In the primaries, Trump was unburdened by the scary, self-righteous, and mysterious religiosity of his lingering challengers. The United States is not ISIS and the naïve effort of his opponents to elide political competence and faith backfired while Trump slid along in the real world everyone lives in – this one. Certainly the inaugural contained disappointing if pro forma reference to a generalised divine insurance policy. However it appeared not to matter because everyone was having fun.
And in the election, his highly-experienced and gifted opponent laboured under a mixed-message: her triumphant entry into the Javits arena in New York to claim her victory was to have featured a fake-glass ceiling which would shatter. But she was running for the presidency and not only the women’s vote. The surprising 53% of white women who voted for Trump may have noticed this division in her dreams of power and contribution. And they cared that their husbands may not have worked for a decade and they wanted them out of the house. Who promised that most convincingly?

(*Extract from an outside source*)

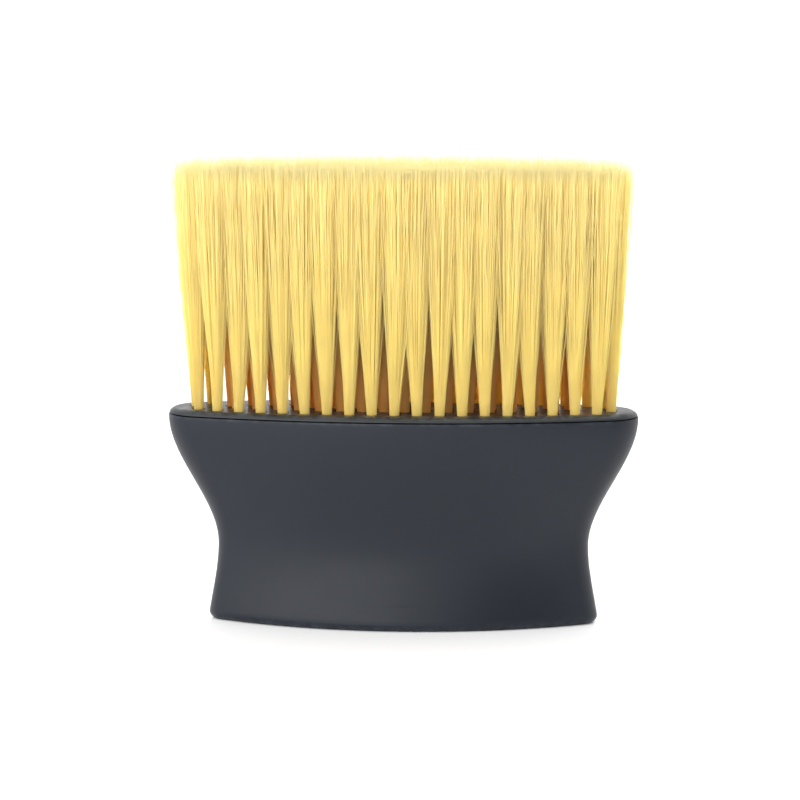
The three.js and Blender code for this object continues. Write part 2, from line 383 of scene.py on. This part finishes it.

Oddly, Trump and his leadership style remind me of Kwame Nkrumah’s. Nkrumah was the first leader of a free African country and I was there in 1960 when Ghana became itself and no longer the British Gold Coast. He came to Government House from jail where he had been installed by the same colonial officers who now, suddenly, became his civil servants. I was doing my doctoral dissertation on the sociologist Max Weber’s classical theories of political legitimacy. These were either traditional (obvious), rational-legal (bureaucratic) or charismatic (swirly and elemental). Weber, the profound thinker, said of charisma (from the Greek concept of “grace”) that it was “only understandable with an imperceptible transition to the biological”. So Nkrumah became and was the electrifying leader instead of a member of the traditional ruling groups of his country – represented. for example, by Kofi Annan who was the U.N. secretary-general for some years.
Weber was right, well before Jane Goodall sent dispatches from her primate colony in Gombe in Africa, and then other scientists revealed the internal systems of primate communities.We saw revealed the intricate structure of these lively and animated communities and especially the dramas of political dominance among the ground-living apes (which by the way we are – you too).
The Harris Tweed professoriate, coastal-city journalists, and the self-satisfied we-get-a-bag-of-money-by-the-year experts may have considered Trump and his disdain for PoliSci 101 and conventional political analysis wholly beyond the pale. However, he triumphed at the same time as he seemed to many to be merely that American Icon, a Big Blonde Starlet. He lives big too, which is improbably reassuring, and he enjoys the massive head start in his new career as president of not being a politician at a time when politicians are scorned by the voters and now by their President too. His inaugural speech was unlike any other.
He thinks like a First Responder. Can he perform that way?
Lionel Tiger is a Canadian-born, American-based anthropologist. He is the Charles Darwin Professor of Anthropology at Rutgers University and co-Research Director of the Harry Frank Guggenheim Foundation.